Nach Einlangen der Stellungnahmen (bzw. bei Ausbleiben einer Stellungnahme auch auf wiederholte Aufforderung hin) werden der/die Antragsteller und der/die Antragsgegner zur Sitzung der Gleichbehandlungskommission geladen. In der Sitzung hat der Antragsgegner zu beweisen, dass nicht die ethnische Zugehörigkeit Grund für die Leistungsverweigerung war. Der Antragsgegner kann auch die Befragung von Auskunftspersonen anregen.
Tipp:
Praktisch besteht nur dann die Chance, sich vom Vorwurf der Diskriminierung frei beweisen zu können, wenn man eine Stellungnahme abgibt und der Ladung vor die Kommission Folge leistet.
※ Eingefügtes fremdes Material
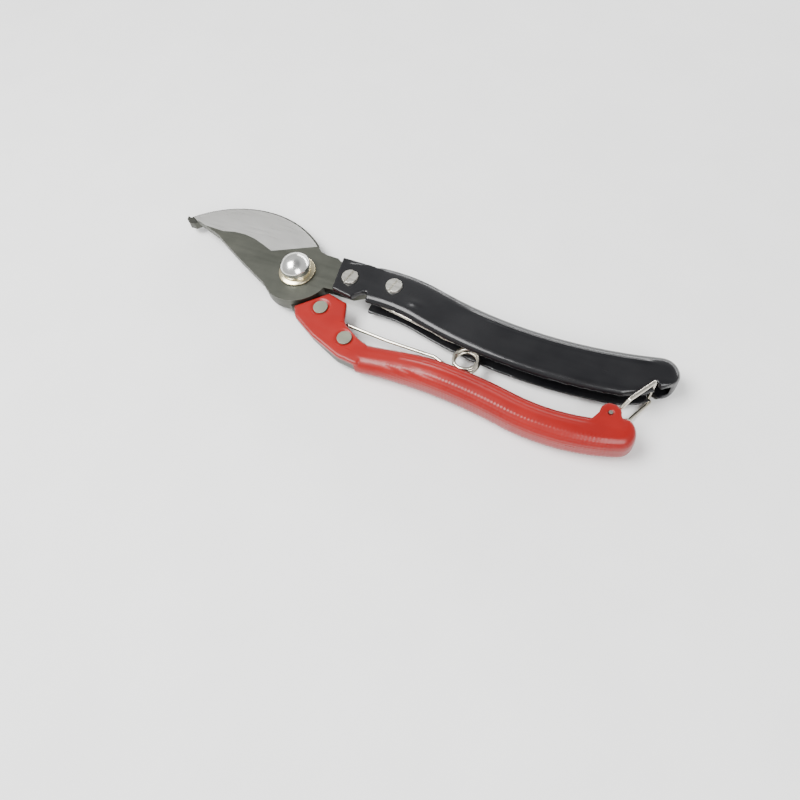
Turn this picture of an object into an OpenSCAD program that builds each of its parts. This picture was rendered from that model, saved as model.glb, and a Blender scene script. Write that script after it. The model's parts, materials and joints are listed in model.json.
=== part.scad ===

Gelangt der Senat III zur Auffassung, dass eine Verletzung des Gleichbehandlungsgebotes vorliegt, hat er dem für die Diskriminierung Verantwortlichen einen Vorschlag zur Verwirklichung der Gleichbehandlung zu übermitteln und ihn aufzufordern, die Diskriminierung zu beenden. Für die Umsetzung des Vorschlages ist eine Frist von zwei Monaten zu setzen. Wird einem solchen Auftrag nicht entsprochen, so kann jede der im Senat vertretenen Interessenvertretungen (AK, WKÖ) bzw. bei Einleitung des Verfahrens auf Verlangen der Gleichbehandlungsanwaltschaft auch diese – allerdings nur mit Zustimmung des Diskriminierungsopfers - beim zuständigen Zivilgericht auf Feststellung der Verletzung des Gleichbehandlungsgebotes klagen.
Allgemein gilt, dass sich das Gericht in einem gerichtlichen Verfahren wegen Verletzung des Gleichbehandlungsgebotes mit einem Prüfungsergebnis der Gleichbehandlungskommission im Einzelfall zu befassen und ein davon abweichendes Urteil zu begründen hat.
Sonstige Verfahren im Zusammenhang mit Diskriminierungen aus ethnischen Motiven
Eine erfolgte Diskriminierung kann auch eine Verwaltungsstrafe nach sich ziehen und zu Schadenersatzforderungen führen - siehe dazu das Infoblatt "Gleichbehandlungsgebot beim Zugang zu Dienstleistungen".